On December 2, 2021, the Working for Workers Act, 2021 (the “Act”) came into effect. Notable for employers is that the Actintroduced a new Part VII.0.1 to the Employment Standards Act, 2000 (the “ESA”). As a result, the ESA now requires employers with 25 or more employees (calculated as of January 1 of any year) to have a written policy related to ‘disconnecting from work’. ‘Disconnecting from work’ means not engaging in work-related communications, including emails, telephone calls, video calls, and/or sending or reviewing messages. The goal is to set limits on the performance of work in an age where a quick email or glance at the smartphone ‘after hours’ is not unheard of.
The policy must be in place by March 1 of the year in which the ‘25 or more employee’ threshold is met and must include the date the policy was prepared and/or and the date that any changes were made to the policy. However, for 2022 employers have been given until June 2, 2022 to put a policy in place. The Actdid not make clear whether the policy can be revoked if an employer reduces its workforce below 25 employees; presumably because the legislature prefers to keep these policies in place once enacted.
Copies of the policy must be provided to all employees generally within 30 days of hire, 30 days of the obligation to create the policy, or 30 days after any change is made to the policy.
Employers and employees will know that time spent performing work outside of regular work hours is already compensable and may trigger obligations to pay wages or overtime. The Act presumably takes aim at a different concern; the idea that, whether or not compensated, there are psychological benefits to ‘unplugging’ from work at the end of the workday. Unfortunately, the Act did not address when or how atypical workdays are to be measured for the purpose of complying with the legislation. To that extent, the Act may raise an interesting challenge for employers and employees. For employers that offer flexible working arrangements, it may be more difficult to assess when hours of work are exceeded and Part VII.0.1 of the ESA breached. For employees, the concern is that the Act may dissuade employers from offering flexible work arrangements, out of fear of breaching the ESA.

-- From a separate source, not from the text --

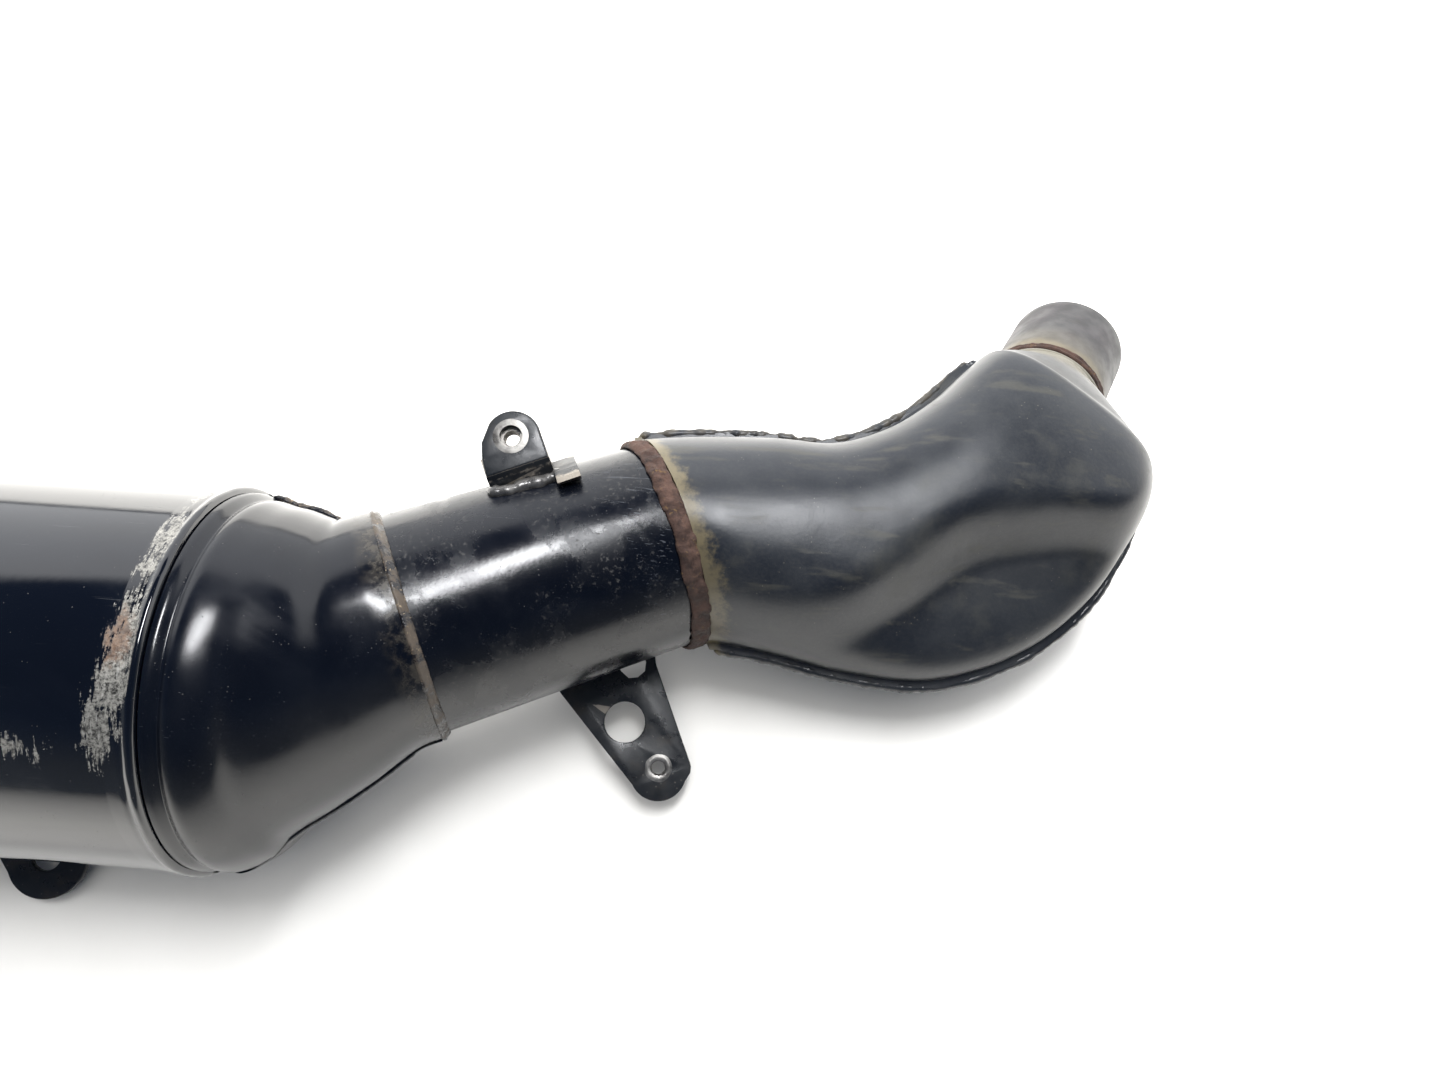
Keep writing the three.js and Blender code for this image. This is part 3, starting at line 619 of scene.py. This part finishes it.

The Act also introduced a new Part XV.1 of the ESA which forbids employers from including non-competition provisions in their employment agreements or other agreements with employees. The ban on non-competition provisions is effective retroactively as of October 25, 2021. Exceptions to this prohibition arise when the non-competition provision is introduced in the sale or lease of a business when the vendor (or lessee) then becomes an employee of the business and for certain executives.
While it is difficult to enforce non-competition agreements in most circumstances (outside the sale of a business) it is presently not impossible to do so. Where the non-competition agreement is reasonable in scope and duration and where the employer has business or proprietary interests genuinely worthy of protection, they will be upheld. The introduction of a complete prohibition on non-competition provisions (outside of the exceptions outlined above) is unique and unprecedented in Canada.